If the judge sees that the way the trial is going will lead to a miscarriage of justice he is honour bound to stop it, it doesn't matter how far along it is.
The trial process in the Crown Court and that in magistrates’ courts are broadly similar. The stages are:
Outline of prosecution case
Detailed prosecution case. This involves examination of witnesses (known as “evidence-in-chief), cross-examination by the defence, followed by re-examination by the prosecution if necessary.
Detailed defence case. (This follows the same format as the prosecution case)
After this the processes differ slightly. In the Crown Court the prosecution has the chance to summarise its case. Then the defence provides their summary. Then the judge sums up the evidence before asking the jury to retire to consider its verdict.
In the magistrates’ court only the defence provides a summary. There is no judge and no jury, so there is no summing up. The magistrates retire to determine their verdict.

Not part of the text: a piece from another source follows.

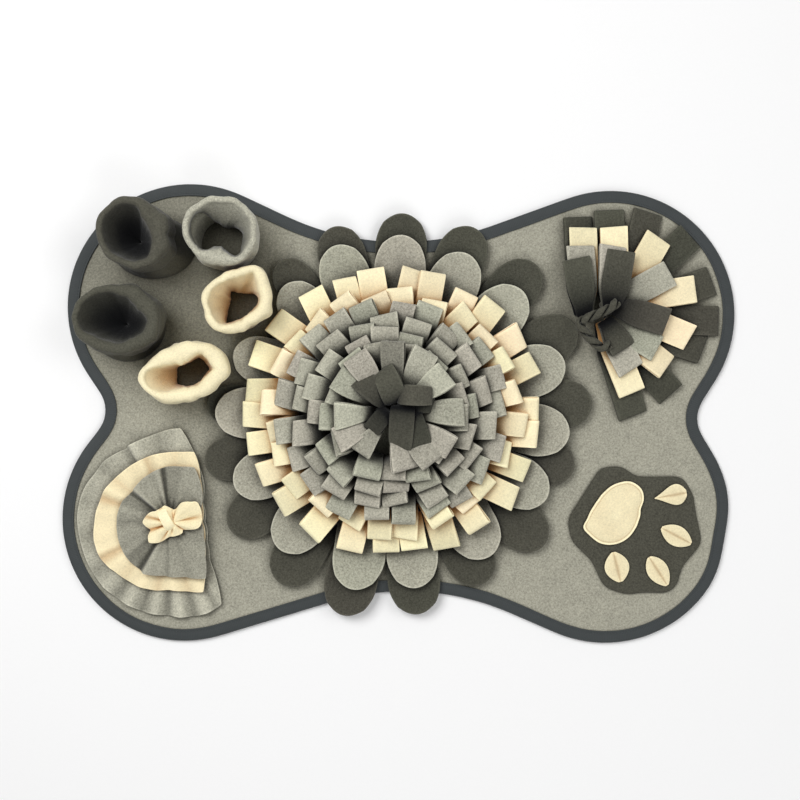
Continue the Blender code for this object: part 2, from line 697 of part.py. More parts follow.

The most usual time for a case to be “thrown out” is at the end of the prosecution case. At this stage, in the Crown Court, either the defence can make an application that there is “no case to answer”, or the judge can rule that this is so. This would usually be based upon the quality of evidence offered by the prosecution.
In the magistrates’ court the Bench does not have the power to rule, on their own volition, that there is no case to answer, but can make such a decision in response to a defence application.
In the Crown Court the judge has the authority to halt the trial at any time. However, (s)he would be unlikely to do so if it has been agreed that there is a case to answer, unless a serious matter arises which would make the continuation of the trial unfair or illegal.